The AP first reported that in a March 15 affidavit filed Monday in Sheena Greitens’ ongoing custody battle, she said Eric Greitens was physically abusive to her and to their children as they were separating. He made her fear for their safety, she said, and threatened to use his political contacts to destroy her reputation.

“Prior to our divorce, during an argument in late April 2018,” she wrote, “Eric knocked me down and confiscated my cellphone, wallet and keys so that I was unable to call for help or extricate myself and our children from our home. I became afraid for my safety and that of our children at our home.”

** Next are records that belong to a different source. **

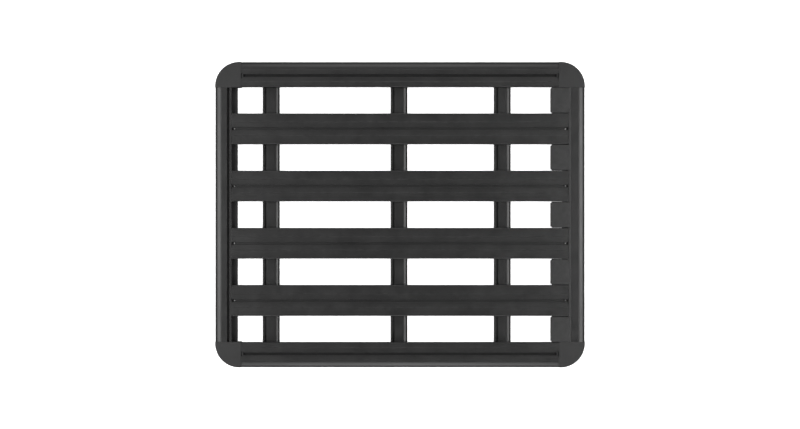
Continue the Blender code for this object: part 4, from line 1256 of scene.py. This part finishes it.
def make_floor():
    """A plain white floor that lights nothing and is seen by the camera only."""
    work = bmesh.new()
    bmesh.ops.create_grid(work, x_segments=1, y_segments=1, size=FLOOR_HALF_SIZE)
    floor = bpy.data.objects.new("studio_floor", finished(work, "studio_floor"))
    floor.location.z = LOW.z - FLOOR_GAP
    bpy.context.scene.collection.objects.link(floor)
    material = bpy.data.materials.new("studio_white")
    material.use_nodes = True
    shader = material.node_tree.nodes["Principled BSDF"]
    shader.inputs["Base Color"].default_value = (0.8, 0.8, 0.8, 1)
    shader.inputs["Roughness"].default_value = 0.9
    shader.inputs["Specular IOR Level"].default_value = 0.0
    shader.inputs["Emission Color"].default_value = (1, 1, 1, 1)
    shader.inputs["Emission Strength"].default_value = 0.93
    floor.data.materials.append(material)
    floor.visible_diffuse = False
    floor.visible_glossy = False


def make_studio():
    scene = bpy.context.scene
    scene.view_settings.view_transform = "Standard"
    scene.view_settings.look = "None"
    world = bpy.data.worlds.new("studio")
    world.use_nodes = True
    background = world.node_tree.nodes["Background"]
    background.inputs["Color"].default_value = (1, 1, 1, 1)
    background.inputs["Strength"].default_value = 0.03
    scene.world = world
    make_floor()
    add_area_light("left", (-4.0, 0, 3.9), (0, 0, 0), (3.0, 3.6), 262)
    add_area_light("right", (4.0, 0, 3.9), (0, 0, 0), (3.0, 3.6), 262)
    add_area_light("near", (0, -4.3, 3.2), (0, 0, 0), (3.0, 3.4), 166)
    add_area_light("far", (0, 4.2, 3.5), (0, 0.2, 0), (3.0, 3.2), 95)
    add_area_light("overhead", (0, 2.6, 6.0), (0, 0.2, 0), (4.0, 3.0), 14)

    camera = bpy.data.cameras.new("camera")
    camera.lens = 50
    camera.sensor_width = 36
    item = bpy.data.objects.new("camera", camera)
    item.location = CAMERA_PLACE
    scene.collection.objects.link(item)
    scene.camera = item


coat_along_x = powder_coat("powder_coat_lengthwise", 0)
coat_along_y = powder_coat("powder_coat_crosswise", 1)
plastic = moulded("moulded_black_grained")
steel = zinc_plate("zinc_plated_steel")

make_planks(coat_along_x)
make_side_rails(coat_along_x)
make_end_rails(coat_along_y)
make_corners(plastic)
make_fairing(plastic)
make_crossbars(coat_along_y, plastic)
make_fasteners(steel)
make_studio()

bpy.context.view_layer.update()
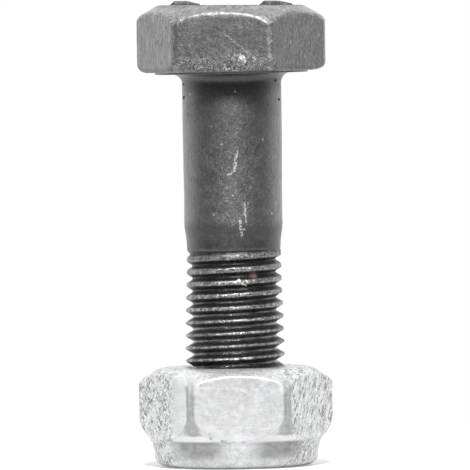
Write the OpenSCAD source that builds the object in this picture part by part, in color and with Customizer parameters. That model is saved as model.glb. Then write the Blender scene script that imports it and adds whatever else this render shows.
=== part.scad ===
// Hexagon bolt with a nylon insert lock nut run a few turns onto its thread.
// It stands on the nut's round collar with the bolt's head at the top. Sizes are in millimetres.

/* [Common] */
// Nominal spanner size, which the head and the nut share
spanner_size = 17; // [16:0.5:19]

/* [Thread] */
// Nominal diameter of the thread
thread_size = 10; // [9:0.25:10.5]
// Rise of the thread in one turn
thread_pitch = 1.25; // [1:0.25:1.5]
// Depth of the bolt's thread from crest to root, as a share of the pitch
thread_depth_share = 0.6134; // [0.55:0.01:0.62]
// How much smaller than nominal the bolt's crests are, in diameter
crest_allowance = 0.24; // [0.1:0.02:0.3]
// Gap between the bolt's flanks and the nut's, square to the flank
flank_play = 0.07; // [0.05:0.01:0.1]
// Gap between crests and the roots that they run in
crest_play = 0.15; // [0.1:0.01:0.2]
// Facets in one turn of the thread
thread_steps = 36; // [24:2:40]
// Height of a crest of the thread at the bolt's right side, which sets where the helix starts
thread_phase = 12.3; // [11.7:0.05:12.9]

/* [Bolt] */
// Length from under the head to the bolt's end
bolt_length = 35; // [30:1:50]
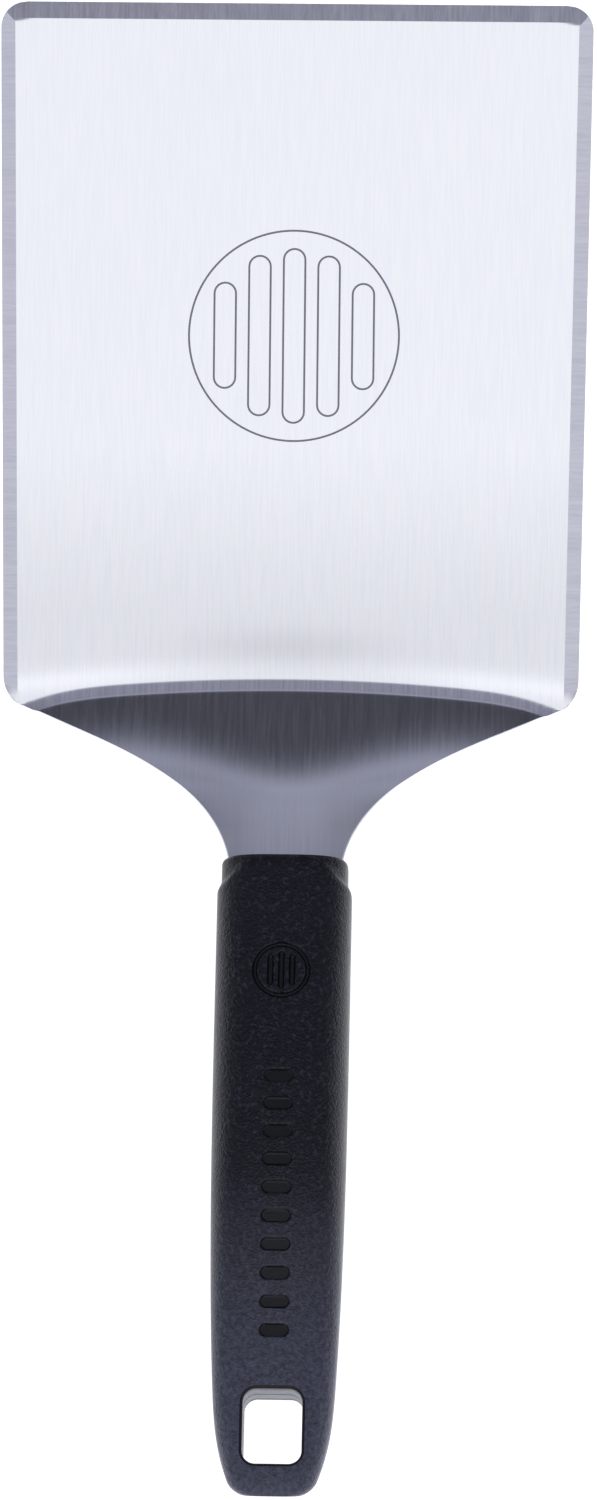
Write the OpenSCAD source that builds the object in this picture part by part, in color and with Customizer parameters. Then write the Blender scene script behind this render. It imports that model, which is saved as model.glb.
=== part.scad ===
// Grill spatula: a wide pressed stainless blade, with a riveted and overmoulded handle.
// Millimetres. +Y runs from the handle towards the blade's front edge, +Z is up.
// The origin is the bottom centre of the whole tool, lying on its blade.
// Plan points are written [x, s]: s is the distance back from the blade's front edge.

/* [Blade] */
// Width of the blade at its front edge
blade_w = 127; // [115:1:140]
// Width of the blade where its rear corners begin
rear_w = 123.6; // [112:0.1:124]
// Length of the straight sides, from the front edge to the rear corners
side_l = 144.4; // [142:0.1:146]
// Thickness of the stainless sheet
sheet_t = 1.3; // [1:0.1:1.8]
// Radius of the front corners
front_r = 5.6; // [4.5:0.1:8]
// Radius of the rear corners
rear_r = 7.5; // [6:0.1:9]
// Width of the ground bevel along the front and side edges
bevel_w = 3.3; // [2:0.1:4]
// Thickness left at the outside of the bevel
edge_t = 0.5; // [0.3:0.1:0.8]

/* [Bend and neck] */
// Distance from the front edge to the middle of the curved bend line
bend_s = 144.2; // [142:0.1:147]
// Radius of the bend line, seen from above
bend_plan_r = 400; // [300:1:450]
// Inside radius of the bend
bend_r = 5.5; // [4:0.1:8]
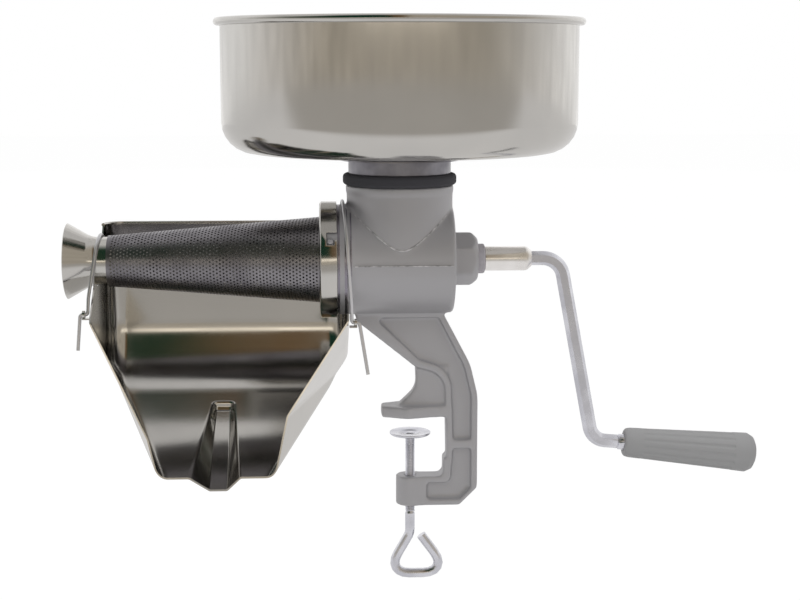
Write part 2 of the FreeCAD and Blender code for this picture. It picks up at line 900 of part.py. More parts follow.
def auger():
    """Tapered screw that pushes the fruit along the barrel into the screen."""
    end = screen_end + auger_end_gap
    along = V(1, 0, 0)
    tip_face = section_face(centre(end), along, auger_tip_radius, 10)
    root_face = section_face(centre(auger_right), along, auger_core_radius, 10)
    core = Part.makeLoft([tip_face.OuterWire, root_face.OuterWire], True)
    edge = flight_thickness / 2 * 1.3
    flight = wound(end + edge, auger_right - edge, auger_pitch, flight_corners)
    return core.fuse(flight)


def auger_shaft():
    """Shaft from the auger through the bush, with a square tang inside the crank sleeve."""
    tang_start = bush_right + 1.0
    shaft = rod(auger_right, tang_start, shaft_radius)
    tang = prism(4, tang_flats, centre(tang_start), V(1, 0, 0), tang_length)
    return shaft.fuse(tang)


def thrust_washer():
    """Steel washer that the spring presses on the seal."""
    right = bore_right - seal_length
    left = right - washer_length
    return turned(
        [
            (left, shaft_radius + seat_gap, 0),
            (left, washer_radius, 0),
            (right, washer_radius, 0),
            (right, shaft_radius + seat_gap, 0),
        ]
    )


def spring_corners(x):
    """Square section of the spring's wire, the same at every x."""
    near = spring_radius - spring_wire
    far = spring_radius + spring_wire
    return [(-spring_wire, near), (-spring_wire, far), (spring_wire, far), (spring_wire, near)]


def auger_spring():
    """Short coil spring around the shaft, behind the auger."""
    start = auger_right + spring_wire
    run = spring_length - 2 * spring_wire
    return wound(start, start + run, run / spring_turns, spring_corners)


# Crank
def grip_direction():
    """Direction of the grip's axis, outwards from the crank."""
    tilt = math.radians(grip_tilt)
    return V(math.cos(tilt), 0, -math.sin(tilt))


def grip_point(distance):
    """Point on the grip's axis at a distance from its inner end."""
    return V(grip_start_x, 0, grip_start_z) + grip_direction() * distance


def crank_sleeve():
    """Nickel-plated sleeve on the shaft's tang, holding the crank bar."""
    outer = [
        (bush_right + running_fit, 0, 0),
        (bush_right + running_fit, sleeve_radius, 0),
        (sleeve_right - sleeve_chamfer, sleeve_radius, 0),
        (sleeve_right, sleeve_radius - 2.6, 0),
        (sleeve_right, 0, 0),
    ]
    sleeve = turned(outer)
    tang_start = bush_right + 1.0
    sleeve = sleeve.cut(rod(bush_right - 1, tang_start, shaft_radius + seat_gap))
    socket = prism(4, tang_flats + 2 * seat_gap, centre(bush_right), V(1, 0, 0), tang_length + 1.2)
    bar_start = sleeve_right - crank_bar_depth()
    bar_hole = prism(6, crank_bar + 2 * seat_gap, centre(bar_start), V(1, 0, 0), crank_bar_depth() + 1, 30)
    return sleeve.cut(socket).cut(bar_hole)


def crank_bar_depth():
    """How far the crank bar runs into the sleeve."""
    return sleeve_length - tang_length - 3.0


def crank_arm():
    """Hexagonal bar bent twice, with a round spindle through the grip."""
    start = centre(sleeve_right - crank_bar_depth())
    foot_end = grip_point(-ferrule_length - seat_gap)
    foot_drop = grip_start_z + (grip_start_x - crank_foot_x) * math.tan(math.radians(grip_tilt))
    points = [
        (start, 0),
        (centre(crank_knee_x + 3.4), crank_knee_bend),
        (V(crank_foot_x - 1.6, 0, foot_drop), crank_foot_bend),
        (foot_end, 0),
    ]
    spine = path(points)
    section = prism(6, crank_bar, start, V(1, 0, 0), 1.0, 30).Faces
    face = min(section, key=lambda side: side.CenterOfMass.x)
    bar = spine.makePipeShell([face.OuterWire], True, False)
    spindle = Part.makeCylinder(spindle_radius, grip_length - 6.0, foot_end, grip_direction())
    return bar.fuse(spindle)


def grip_turned(points):
    """Solid turned about the grip's axis from points of distance, radius, corner radius."""
    outline = path([(V(x, 0, r), c) for x, r, c in points], closed=True)
    solid = Part.Face(outline).revolve(V(0, 0, 0), V(1, 0, 0), 360)
    turn = FreeCAD.Rotation(V(1, 0, 0), grip_direction())
    solid.Placement = FreeCAD.Placement(grip_point(0), turn)
    return solid


def grip_ferrule():
    """Metal collar between the crank's foot and the grip."""
    return grip_turned(
        [
            (-ferrule_length, spindle_radius + seat_gap, 0),
            (-ferrule_length, ferrule_radius - 0.7, 0),
            (0.7 - ferrule_length, ferrule_radius, 0),
            (-running_fit * 2, ferrule_radius, 0),
            (-running_fit * 2, spindle_radius + seat_gap, 0),
        ]
    )


def retainer_place():
    """Distance of the retainer's inner face from the grip's inner end."""
    return grip_length - ferrule_length - 6.0 - 4.0


def grip_retainer():
    """Spring washer on the spindle's end that keeps the grip on."""
    place = retainer_place()
    return grip_turned(
        [
            (place, spindle_radius, 0),
            (place, retainer_radius, 0),
            (place + retainer_length, retainer_radius, 0),
            (place + retainer_length, spindle_radius, 0),
        ]
    )


def crank_grip():
    """Tapered plastic grip with long flutes, free to turn on its spindle."""
    length = grip_length
    place = retainer_place()
    bore = spindle_radius + running_fit * 2
    room = retainer_radius + fit
    handle = grip_turned(
        [
            (0, bore, 0),
            (0, grip_inner_radius - 1.6, 0),
            (1.0, grip_inner_radius - 0.5, 0),
            (3.5, grip_inner_radius, 0),
            (length - 6.0, grip_outer_radius, 0),
            (length - 2.2, grip_outer_radius - 2.0, 0),
            (length - 0.5, grip_outer_radius - 5.4, 0),
            (length, 0, 0),
            (place + 6.0, 0, 0),
            (place + 6.0, room, 0),
            (place - fit, room, 0),
            (place - fit, bore, 0),
        ]
    )
    taper = math.atan2(grip_outer_radius - grip_inner_radius, length)
    for i in range(grip_flutes):
        at_start = grip_inner_radius + flute_start * math.tan(taper) + flute_radius * 0.62
        flute = Part.makeCylinder(
            flute_radius, flute_length, V(flute_start, 0, at_start),
            V(math.cos(taper), 0, math.sin(taper)),
        )
        flute.rotate(V(0, 0, 0), V(1, 0, 0), 360.0 * (i + 0.5) / grip_flutes)
        turn = FreeCAD.Rotation(V(1, 0, 0), grip_direction())
        flute.Placement = FreeCAD.Placement(grip_point(0), turn).multiply(flute.Placement)
        handle = handle.cut(flute)
    return handle


# Clamp screw and pad
def clamp_pad():
    """Round pad that the screw lifts against the underside of the table."""
    bottom = pad_top - pad_thickness
    floor = pad_top - pad_recess_depth
    return turned(
        [
            (rivet_radius + seat_gap, bottom, 0),
            (pad_radius - 0.6, bottom, 0),
            (pad_radius, bottom + 0.6, 0),
            (pad_radius, pad_top, 0),
            (pad_recess_radius, pad_top, 0),
            (pad_recess_radius - 1.6, floor, 0),
            (rivet_radius + seat_gap, floor, 0),
        ],
        0.0,
    )


def clamp_screw():
    """Screw with a riveted tip through the pad and a wire eye to turn it by."""
    pad_bottom = pad_top - pad_thickness
    floor = pad_top - pad_recess_depth
    eye = swept(
        [
            (V(0, 0, eye_start), 0),
            (V(0, 0, eye_top), 9.0),
            (V(eye_left, 0, eye_bottom), eye_bend),
            (V(eye_right, 0, eye_bottom), eye_bend),
            (V(7.0, 0, eye_top - 1.5), 0),
        ],
        screw_radius,
        8,
    )
    screw = upright(0, 0, eye_start, pad_bottom, screw_radius).fuse(eye)
    rivet = turned(
        [
            (0, pad_bottom - 1, 0),
            (rivet_radius, pad_bottom - 1, 0),
            (rivet_radius, floor + running_fit, 0),
            (rivet_head_radius, floor + running_fit, 0),
            (rivet_head_radius - 0.8, floor + rivet_head_height, 0),
            (0, floor + rivet_head_height, 0),
        ],
        0.0,
    )
    return screw.fuse(rivet)


def build():
    """All sub-parts by name."""
    left = (chute_left, -1, left_pivot_y, left_pivot_z)
    right = (chute_right, 1, right_pivot_y, right_pivot_z)
    left_claw = screen_end - left_hook_inset
    right_claw = collar_right + right_hook_inset
    return {
        "body_casting": body_casting(),
        "shaft_bush": shaft_bush(),
        "shaft_seal": shaft_seal(),
        "hopper_gasket": hopper_gasket(),
        "hopper_bowl": hopper_bowl(),
        "hopper_neck": hopper_neck(),
        "screen_gasket": screen_gasket(),
        "screen_collar": screen_collar(),
        "cone_screen": cone_screen(),
        "waste_outlet": waste_outlet(),
        "juice_chute": juice_chute(),
        "chute_ear_left": ear(*left),
        "chute_ear_right": ear(*right),
        "chute_hook_left": hook(*left, left_tail, left_tail_lean, left_claw, outlet_radius),
        "chute_hook_right": hook(*right, right_tail, right_tail_lean, right_claw, flange_radius),
        "auger": auger(),
        "auger_shaft": auger_shaft(),
        "thrust_washer": thrust_washer(),
        "auger_spring": auger_spring(),
        "crank_sleeve": crank_sleeve(),
        "crank_arm": crank_arm(),
        "grip_ferrule": grip_ferrule(),
        "grip_retainer": grip_retainer(),
        "crank_grip": crank_grip(),
        "clamp_pad": clamp_pad(),
        "clamp_screw": clamp_screw(),
    }


os.makedirs("parts", exist_ok=True)
for name, shape in build().items():
    shape.exportStep("parts/" + name + ".step")
    box = shape.BoundBox
    print(name, len(shape.Solids), round(shape.Volume), shape.isValid(),
          [round(v, 1) for v in (box.XMin, box.XMax, box.YMin, box.YMax, box.ZMin, box.ZMax)])
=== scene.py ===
"""Looks of a hand-cranked tomato strainer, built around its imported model.

The scene is in metres. Sizes in the classes are in millimetres, as in the part's source.
"""
import logging
import math
from collections.abc import Callable
from dataclasses import dataclass
from enum import Enum

import bmesh
import bpy
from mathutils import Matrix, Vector

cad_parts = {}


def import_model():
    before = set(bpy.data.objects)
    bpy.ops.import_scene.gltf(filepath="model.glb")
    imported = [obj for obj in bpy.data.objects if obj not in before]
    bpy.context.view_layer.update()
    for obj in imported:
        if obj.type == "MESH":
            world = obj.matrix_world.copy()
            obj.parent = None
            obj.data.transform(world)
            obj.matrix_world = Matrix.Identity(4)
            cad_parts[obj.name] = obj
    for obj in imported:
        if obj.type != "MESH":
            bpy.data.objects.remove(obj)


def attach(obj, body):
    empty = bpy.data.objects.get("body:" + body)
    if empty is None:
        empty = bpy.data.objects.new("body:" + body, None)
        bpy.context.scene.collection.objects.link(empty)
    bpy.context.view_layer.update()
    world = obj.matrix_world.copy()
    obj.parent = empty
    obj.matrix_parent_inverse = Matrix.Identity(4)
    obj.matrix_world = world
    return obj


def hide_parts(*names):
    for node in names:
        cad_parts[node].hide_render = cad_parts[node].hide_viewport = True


LOG = logging.getLogger("strainer")
MM = 0.001
WELD = 2e-6
COPY_WELD = 1e-6
Point = tuple[float, float, float]
Colour = tuple[float, float, float]
Pair = tuple[float, float]
Tree = bpy.types.ShaderNodeTree
Socket = bpy.types.NodeSocket


class Axis(Enum):
    """Line that a turned piece is spun about."""

    CRANK = "crank"
    NECK = "neck"
    SCREW = "screw"
    GRIP = "grip"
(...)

His “behavior included physical violence toward our children, such as cuffing our then-3-year-old son across the face at the dinner table in front of me and yanking him around by his hair.” Greitens called her a “lying bitch,” among other things, she said.

If all of this sounds familiar, maybe that’s because many of these assertions mirror those made by the woman who accused Greitens of blindfolding and coercing her sexually in his basement. That woman, his former hairdresser, also alleged that he took away her keys and phone so she couldn’t get away. She, too, accused him of throwing her to the floor. “Out of nowhere,” she testified, he “smacked me and grabbed me and shoved me down on the ground.”

He called her a whore, she said, and restrained her in his basement after taking away her clothes.

At the time, Republicans and Democrats in the Missouri House who heard her sworn testimony agreed on this point: They believed her. Greitens denied the violence, but also claimed everything that happened had been consensual. He refused to testify before the committee and resigned.

But unfortunately, he did not stay gone. And worse, Missouri voters didn’t seem to want him to.

Our board has said since the day Greitens launched his senatorial bid that he’s not fit to serve our state again in any elected office. We asked why he would be willing to put his family through any more than he already had: “He and his wife are now divorced, but must she and their children spend the next two years reliving this nightmare? Is Greitens so hungry for approval that he would subject them to a dissection of his behavior?”

Yes and yes, apparently.

And just to make sure that not even one of the classic defenses of intimate partner violence was left on the bench in his statement denying his former wife’s allegations, Greitens said she is “deranged,” is suffering from mental illness and is launching “malicious attacks that are clearly politically motivated.” So she’s motivated in part by partisanship?

One of you is believable, Eric, and it’s not you.

“Co-parenting can oftentimes be challenging,” his statement piously noted, “but both parents should always have their children’s best interests at heart. Sadly, only Eric has done what is necessary to create a stable and healthy environment for his children.” Because nothing says “stable and healthy” like blindfolding a woman, taping her to an exercise machine and getting run out of Jeff City?

Missourians have known for years who Eric Greitens is and is not. And voters should never even have entertained taking him back.